Shell, and several other oil majors, have made significant investments in wind, solar and biofuels over the past few decades. In 2009, however, Shell announced it would no longer make large-scale investments in non-biofuel renewables, citing their inability to compete with other resources on cost. At the time, the company said it would concentrate on developing cleaner ways of using fossil fuels, including carbon capture and sequestration. BP, ExxonMobil and Chevron also retrenched from the clean energy space several years ago.
But market dynamics have changed. In less than a decade, wind energy prices have dropped by 66 percent, and solar power prices have dropped by 85 percent, according to Lazard.
In 2016, Shell established New Energies. The same year, Shell Technology Ventures co-led a $14 million investment in Sense Labs, and led a funding round in Geli worth $7 million. Van Beurden picked his words carefully as Shell re-entered the alternative energy arena, reassuring investors that the company would not invest too heavily in solar or other clean energy technologies until they're proven profitable.
“We want to be part of shaping the future...in the face of growing environmental challenges,” he said at a London shareholder meeting in May of last year. “We believe our current strategy provides much greater scope to play a wider role in that energy transition [to a lower-carbon future].”
But, he added, “It's not going to happen overnight."
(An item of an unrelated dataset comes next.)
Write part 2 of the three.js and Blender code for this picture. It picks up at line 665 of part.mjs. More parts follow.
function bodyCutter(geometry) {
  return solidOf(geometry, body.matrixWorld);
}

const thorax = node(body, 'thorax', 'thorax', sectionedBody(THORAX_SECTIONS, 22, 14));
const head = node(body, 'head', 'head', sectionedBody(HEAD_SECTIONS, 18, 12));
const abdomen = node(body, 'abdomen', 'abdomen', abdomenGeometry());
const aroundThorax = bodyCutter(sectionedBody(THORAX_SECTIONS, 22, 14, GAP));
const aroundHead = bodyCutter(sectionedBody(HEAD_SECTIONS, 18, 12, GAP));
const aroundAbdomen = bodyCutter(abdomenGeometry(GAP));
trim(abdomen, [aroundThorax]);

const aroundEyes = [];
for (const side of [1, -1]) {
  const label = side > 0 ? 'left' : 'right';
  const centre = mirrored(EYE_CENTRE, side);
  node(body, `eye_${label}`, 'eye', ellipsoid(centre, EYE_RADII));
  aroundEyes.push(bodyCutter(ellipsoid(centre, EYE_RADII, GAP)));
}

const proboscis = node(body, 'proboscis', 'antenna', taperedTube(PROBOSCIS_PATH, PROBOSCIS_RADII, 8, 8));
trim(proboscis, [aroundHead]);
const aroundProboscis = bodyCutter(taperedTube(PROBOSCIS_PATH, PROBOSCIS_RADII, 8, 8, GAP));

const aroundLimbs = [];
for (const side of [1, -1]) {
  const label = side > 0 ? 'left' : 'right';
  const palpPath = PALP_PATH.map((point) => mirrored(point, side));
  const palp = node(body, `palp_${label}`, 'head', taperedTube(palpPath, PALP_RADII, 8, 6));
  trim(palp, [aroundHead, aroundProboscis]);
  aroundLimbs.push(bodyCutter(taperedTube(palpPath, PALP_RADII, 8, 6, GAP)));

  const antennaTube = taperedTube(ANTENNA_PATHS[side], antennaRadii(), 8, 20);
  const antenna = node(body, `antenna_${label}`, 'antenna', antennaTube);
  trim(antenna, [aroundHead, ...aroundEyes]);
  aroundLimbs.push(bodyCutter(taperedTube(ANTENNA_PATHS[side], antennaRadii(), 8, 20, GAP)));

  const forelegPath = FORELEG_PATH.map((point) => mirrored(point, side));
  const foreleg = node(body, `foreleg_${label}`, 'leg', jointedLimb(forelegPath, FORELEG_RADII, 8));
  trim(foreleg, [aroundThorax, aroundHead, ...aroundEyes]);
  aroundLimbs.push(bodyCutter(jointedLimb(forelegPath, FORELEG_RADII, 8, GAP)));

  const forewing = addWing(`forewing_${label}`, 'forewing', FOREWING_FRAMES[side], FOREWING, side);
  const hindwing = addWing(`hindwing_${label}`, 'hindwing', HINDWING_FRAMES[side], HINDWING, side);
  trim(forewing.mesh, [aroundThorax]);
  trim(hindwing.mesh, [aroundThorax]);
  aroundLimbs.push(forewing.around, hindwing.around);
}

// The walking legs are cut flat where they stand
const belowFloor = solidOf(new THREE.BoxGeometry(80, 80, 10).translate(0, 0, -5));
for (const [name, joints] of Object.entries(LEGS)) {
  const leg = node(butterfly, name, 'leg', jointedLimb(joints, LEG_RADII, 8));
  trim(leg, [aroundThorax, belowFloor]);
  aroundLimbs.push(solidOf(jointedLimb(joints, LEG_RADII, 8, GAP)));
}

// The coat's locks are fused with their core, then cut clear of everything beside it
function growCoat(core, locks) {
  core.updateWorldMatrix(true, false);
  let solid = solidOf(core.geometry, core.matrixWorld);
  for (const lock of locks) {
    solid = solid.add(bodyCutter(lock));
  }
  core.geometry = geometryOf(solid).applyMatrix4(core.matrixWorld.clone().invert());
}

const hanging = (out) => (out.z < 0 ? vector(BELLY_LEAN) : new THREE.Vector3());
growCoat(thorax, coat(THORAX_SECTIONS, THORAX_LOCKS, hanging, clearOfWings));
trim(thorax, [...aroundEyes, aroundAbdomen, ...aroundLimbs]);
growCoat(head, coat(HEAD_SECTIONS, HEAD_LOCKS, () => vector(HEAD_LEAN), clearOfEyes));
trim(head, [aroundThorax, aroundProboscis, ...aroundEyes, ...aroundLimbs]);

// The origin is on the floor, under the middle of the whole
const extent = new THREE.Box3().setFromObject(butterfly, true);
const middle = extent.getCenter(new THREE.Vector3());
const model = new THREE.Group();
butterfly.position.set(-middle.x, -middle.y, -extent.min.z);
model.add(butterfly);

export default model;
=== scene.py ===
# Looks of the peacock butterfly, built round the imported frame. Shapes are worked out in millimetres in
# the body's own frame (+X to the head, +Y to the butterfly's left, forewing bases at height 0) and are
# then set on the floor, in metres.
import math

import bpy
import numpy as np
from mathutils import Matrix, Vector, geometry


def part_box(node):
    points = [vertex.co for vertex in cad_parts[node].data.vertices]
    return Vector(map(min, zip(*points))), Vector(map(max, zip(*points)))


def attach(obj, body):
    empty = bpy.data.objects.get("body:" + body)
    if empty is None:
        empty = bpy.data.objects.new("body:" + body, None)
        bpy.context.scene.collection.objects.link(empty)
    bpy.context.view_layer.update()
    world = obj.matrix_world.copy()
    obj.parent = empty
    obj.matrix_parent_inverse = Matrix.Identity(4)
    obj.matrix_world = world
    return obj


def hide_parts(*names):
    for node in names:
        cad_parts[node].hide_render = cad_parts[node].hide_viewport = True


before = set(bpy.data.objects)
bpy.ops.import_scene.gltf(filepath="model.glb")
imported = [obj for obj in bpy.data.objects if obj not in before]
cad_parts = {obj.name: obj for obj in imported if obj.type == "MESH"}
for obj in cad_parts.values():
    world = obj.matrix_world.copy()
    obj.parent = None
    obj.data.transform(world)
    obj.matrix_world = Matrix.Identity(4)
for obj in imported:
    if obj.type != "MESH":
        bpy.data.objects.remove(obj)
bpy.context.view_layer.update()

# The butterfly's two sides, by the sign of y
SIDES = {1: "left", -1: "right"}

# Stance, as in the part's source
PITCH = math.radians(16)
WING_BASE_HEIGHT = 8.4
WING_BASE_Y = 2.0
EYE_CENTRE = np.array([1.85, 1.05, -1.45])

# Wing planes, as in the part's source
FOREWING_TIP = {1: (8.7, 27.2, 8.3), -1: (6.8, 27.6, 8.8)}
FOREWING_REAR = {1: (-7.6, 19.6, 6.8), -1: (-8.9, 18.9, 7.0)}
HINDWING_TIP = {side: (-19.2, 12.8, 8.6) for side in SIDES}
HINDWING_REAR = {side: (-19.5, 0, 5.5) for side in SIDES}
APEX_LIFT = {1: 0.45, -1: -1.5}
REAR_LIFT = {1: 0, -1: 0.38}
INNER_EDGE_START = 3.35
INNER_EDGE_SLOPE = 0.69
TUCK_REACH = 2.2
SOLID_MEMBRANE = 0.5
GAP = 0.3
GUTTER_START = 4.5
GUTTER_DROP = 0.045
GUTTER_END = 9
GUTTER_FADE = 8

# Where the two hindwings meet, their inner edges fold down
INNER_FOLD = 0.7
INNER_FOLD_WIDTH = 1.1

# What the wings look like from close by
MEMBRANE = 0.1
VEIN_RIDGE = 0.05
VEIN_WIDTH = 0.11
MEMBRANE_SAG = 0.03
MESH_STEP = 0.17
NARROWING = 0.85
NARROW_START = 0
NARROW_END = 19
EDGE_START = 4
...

Since making that statement, Shell has built up an internal team to focus on solar development, led by two familiar former solar faces: Marc Van Gerven, formerly of Q-Cells and First Solar, and Boris Schubert, another Q-Cells alum who also worked at ET Capital. While it's still early days for the team, Shell's new solar arm is reportedly interested in developing international and corporate solar projects.